What is the difference between synchronous and asynchronous programming (in node.js)

The difference is that in the first example, the program will block in the first line. The next line (console.log) will have to wait.

In the second example, the console.log will be executed WHILE the query is being processed. That is, the query will be processed in the background, while your program is doing other things, and once the query data is ready, you will do whatever you want with it.

So, in a nutshell: The first example will block, while the second won't.

The output of the following two examples:

// Example 1 - Synchronous (blocks)
var result = database.query("SELECT * FROM hugetable");
console.log("Query finished");
console.log("Next line");


// Example 2 - Asynchronous (doesn't block) 
database.query("SELECT * FROM hugetable", function(result) {
    console.log("Query finished");
});
console.log("Next line");

Would be:

  1. Query finished
    Next line
  2. Next line
    Query finished

Note
While Node itself is single threaded, there are some task that can run in parallel. For example, File System operations occur in a different process.
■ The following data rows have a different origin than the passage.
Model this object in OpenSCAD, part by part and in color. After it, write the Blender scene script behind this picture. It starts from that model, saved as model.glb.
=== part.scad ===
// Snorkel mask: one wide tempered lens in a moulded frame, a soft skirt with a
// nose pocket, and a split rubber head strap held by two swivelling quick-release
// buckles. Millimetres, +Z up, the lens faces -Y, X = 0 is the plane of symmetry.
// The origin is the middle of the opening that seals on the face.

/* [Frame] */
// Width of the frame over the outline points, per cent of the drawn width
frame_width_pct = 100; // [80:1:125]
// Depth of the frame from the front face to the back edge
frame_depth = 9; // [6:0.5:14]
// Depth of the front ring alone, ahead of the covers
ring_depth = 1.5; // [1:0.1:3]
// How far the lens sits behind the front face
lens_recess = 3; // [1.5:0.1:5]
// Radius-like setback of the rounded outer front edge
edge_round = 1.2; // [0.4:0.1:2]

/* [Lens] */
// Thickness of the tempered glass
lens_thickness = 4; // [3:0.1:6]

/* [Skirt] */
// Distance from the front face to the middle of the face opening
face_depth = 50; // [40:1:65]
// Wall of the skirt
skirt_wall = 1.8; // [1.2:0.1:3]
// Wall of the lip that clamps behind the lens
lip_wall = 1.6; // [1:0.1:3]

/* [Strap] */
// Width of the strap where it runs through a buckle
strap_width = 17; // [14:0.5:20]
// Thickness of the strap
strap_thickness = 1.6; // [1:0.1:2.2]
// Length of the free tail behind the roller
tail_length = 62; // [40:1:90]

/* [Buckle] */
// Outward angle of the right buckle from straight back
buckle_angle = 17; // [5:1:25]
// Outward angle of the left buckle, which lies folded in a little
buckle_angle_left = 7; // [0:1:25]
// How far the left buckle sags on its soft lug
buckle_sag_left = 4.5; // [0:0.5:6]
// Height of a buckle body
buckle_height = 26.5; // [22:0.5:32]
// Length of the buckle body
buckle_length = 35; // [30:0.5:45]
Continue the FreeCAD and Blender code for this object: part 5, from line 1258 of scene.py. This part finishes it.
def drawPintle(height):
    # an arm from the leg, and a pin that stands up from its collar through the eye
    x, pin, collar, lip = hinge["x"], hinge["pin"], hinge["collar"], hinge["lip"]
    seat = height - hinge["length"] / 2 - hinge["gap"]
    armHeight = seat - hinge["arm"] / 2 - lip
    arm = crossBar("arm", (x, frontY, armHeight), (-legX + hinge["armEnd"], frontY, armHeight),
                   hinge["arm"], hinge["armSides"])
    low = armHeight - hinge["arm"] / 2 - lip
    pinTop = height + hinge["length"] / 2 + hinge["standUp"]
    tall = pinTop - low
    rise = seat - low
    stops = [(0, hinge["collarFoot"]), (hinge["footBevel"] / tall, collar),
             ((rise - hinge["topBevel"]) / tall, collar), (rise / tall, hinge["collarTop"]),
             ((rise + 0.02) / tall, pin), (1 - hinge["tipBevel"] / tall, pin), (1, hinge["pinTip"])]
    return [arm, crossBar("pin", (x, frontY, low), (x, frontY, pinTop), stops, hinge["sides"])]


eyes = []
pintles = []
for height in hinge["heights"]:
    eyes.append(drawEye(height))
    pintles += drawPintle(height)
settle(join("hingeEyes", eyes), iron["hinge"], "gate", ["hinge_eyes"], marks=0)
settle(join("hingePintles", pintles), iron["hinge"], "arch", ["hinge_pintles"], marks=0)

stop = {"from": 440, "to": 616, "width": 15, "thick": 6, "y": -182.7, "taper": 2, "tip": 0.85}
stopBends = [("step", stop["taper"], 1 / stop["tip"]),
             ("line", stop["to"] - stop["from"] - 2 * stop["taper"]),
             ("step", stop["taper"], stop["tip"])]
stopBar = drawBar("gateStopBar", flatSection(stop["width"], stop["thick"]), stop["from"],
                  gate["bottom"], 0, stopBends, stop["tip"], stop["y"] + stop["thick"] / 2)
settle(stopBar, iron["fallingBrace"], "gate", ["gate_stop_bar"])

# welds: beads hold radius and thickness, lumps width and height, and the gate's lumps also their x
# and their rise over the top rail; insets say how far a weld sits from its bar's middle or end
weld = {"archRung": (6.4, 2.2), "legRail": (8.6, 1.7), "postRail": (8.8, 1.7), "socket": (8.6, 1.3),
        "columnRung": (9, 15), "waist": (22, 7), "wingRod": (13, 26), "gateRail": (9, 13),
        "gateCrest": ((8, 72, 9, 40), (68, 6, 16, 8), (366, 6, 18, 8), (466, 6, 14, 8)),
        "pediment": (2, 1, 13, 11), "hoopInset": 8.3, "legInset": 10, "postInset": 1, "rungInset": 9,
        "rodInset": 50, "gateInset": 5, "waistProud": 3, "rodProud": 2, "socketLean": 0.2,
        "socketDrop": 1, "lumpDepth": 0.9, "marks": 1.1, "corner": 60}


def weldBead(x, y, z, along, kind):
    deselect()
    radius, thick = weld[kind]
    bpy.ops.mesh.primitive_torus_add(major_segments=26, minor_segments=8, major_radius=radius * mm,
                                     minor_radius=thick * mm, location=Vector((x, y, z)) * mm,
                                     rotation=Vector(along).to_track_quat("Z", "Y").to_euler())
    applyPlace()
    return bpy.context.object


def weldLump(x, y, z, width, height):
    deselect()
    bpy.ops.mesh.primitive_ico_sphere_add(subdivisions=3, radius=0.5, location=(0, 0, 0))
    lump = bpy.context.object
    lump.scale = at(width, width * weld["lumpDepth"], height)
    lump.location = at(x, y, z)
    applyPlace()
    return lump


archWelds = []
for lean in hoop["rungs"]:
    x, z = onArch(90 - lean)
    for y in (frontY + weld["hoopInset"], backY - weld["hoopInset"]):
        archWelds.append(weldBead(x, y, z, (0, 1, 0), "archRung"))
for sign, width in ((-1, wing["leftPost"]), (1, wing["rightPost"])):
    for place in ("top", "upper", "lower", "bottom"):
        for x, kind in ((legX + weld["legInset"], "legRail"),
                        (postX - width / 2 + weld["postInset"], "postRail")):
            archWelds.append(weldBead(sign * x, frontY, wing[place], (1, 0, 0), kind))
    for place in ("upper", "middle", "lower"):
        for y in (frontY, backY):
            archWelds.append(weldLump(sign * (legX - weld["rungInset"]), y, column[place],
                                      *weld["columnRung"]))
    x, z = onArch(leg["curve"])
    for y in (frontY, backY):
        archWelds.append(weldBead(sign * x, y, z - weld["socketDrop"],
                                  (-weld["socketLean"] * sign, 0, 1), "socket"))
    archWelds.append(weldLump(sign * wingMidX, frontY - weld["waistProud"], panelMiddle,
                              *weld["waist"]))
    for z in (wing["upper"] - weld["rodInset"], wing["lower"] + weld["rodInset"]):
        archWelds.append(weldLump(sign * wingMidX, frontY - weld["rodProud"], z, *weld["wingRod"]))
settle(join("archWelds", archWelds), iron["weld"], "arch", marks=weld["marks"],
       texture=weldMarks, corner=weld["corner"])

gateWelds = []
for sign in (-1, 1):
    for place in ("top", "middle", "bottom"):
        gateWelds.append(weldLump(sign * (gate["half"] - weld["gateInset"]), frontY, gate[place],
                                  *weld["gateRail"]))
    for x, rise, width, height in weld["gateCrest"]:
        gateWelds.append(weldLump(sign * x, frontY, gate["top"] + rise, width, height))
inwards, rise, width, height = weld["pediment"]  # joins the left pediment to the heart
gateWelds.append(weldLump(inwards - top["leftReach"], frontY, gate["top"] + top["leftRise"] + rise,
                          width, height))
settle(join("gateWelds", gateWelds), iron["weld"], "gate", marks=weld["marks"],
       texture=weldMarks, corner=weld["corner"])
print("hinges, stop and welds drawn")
That's why Node can do async operations: one thread is doing file system operations, while the main Node thread keeps executing your javascript code. In an event-driven server like Node, the file system thread notifies the main Node thread of certain events such as completion, failure, or progress, along with any data associated with that event (such as the result of a database query or an error message) and the main Node thread decides what to do with that data.

You can read more about this here: How the single threaded non blocking IO model works in Node.js


The difference between these two approaches is as follows:

Synchronous way: It waits for each operation to complete, after that only it executes the next operation. For your query: The console.log() command will not be executed until & unless the query has finished executing to get all the result from Database.

Asynchronous way: It never waits for each operation to complete, rather it executes all operations in the first GO only. The result of each operation will be handled once the result is available. For your query: The console.log() command will be executed soon after the Database.Query() method. While the Database query runs in the background and loads the result once it is finished retrieving the data.

Use cases

  1. If your operations are not doing very heavy lifting like querying huge data from DB then go ahead with Synchronous way otherwise Asynchronous way.

  2. In Asynchronous way you can show some Progress indicator to the user while in background you can continue with your heavy weight works. This is an ideal scenario for GUI apps.


This would become a bit more clear if you add a line to both examples:

var result = database.query("SELECT * FROM hugetable");
console.log(result.length);
console.log("Hello World");

The second one:

database.query("SELECT * FROM hugetable", function(rows) {
   var result = rows;
   console.log(result.length);
});
console.log("Hello World");

Try running these, and you’ll notice that the first (synchronous) example, the result.length will be printed out BEFORE the 'Hello World' line. In the second (the asynchronous) example, the result.length will (most likely) be printed AFTER the "Hello World" line.

That's because in the second example, the database.query is run asynchronously in the background, and the script continues straightaway with the "Hello World". The console.log(result.length) is only executed when the database query has completed.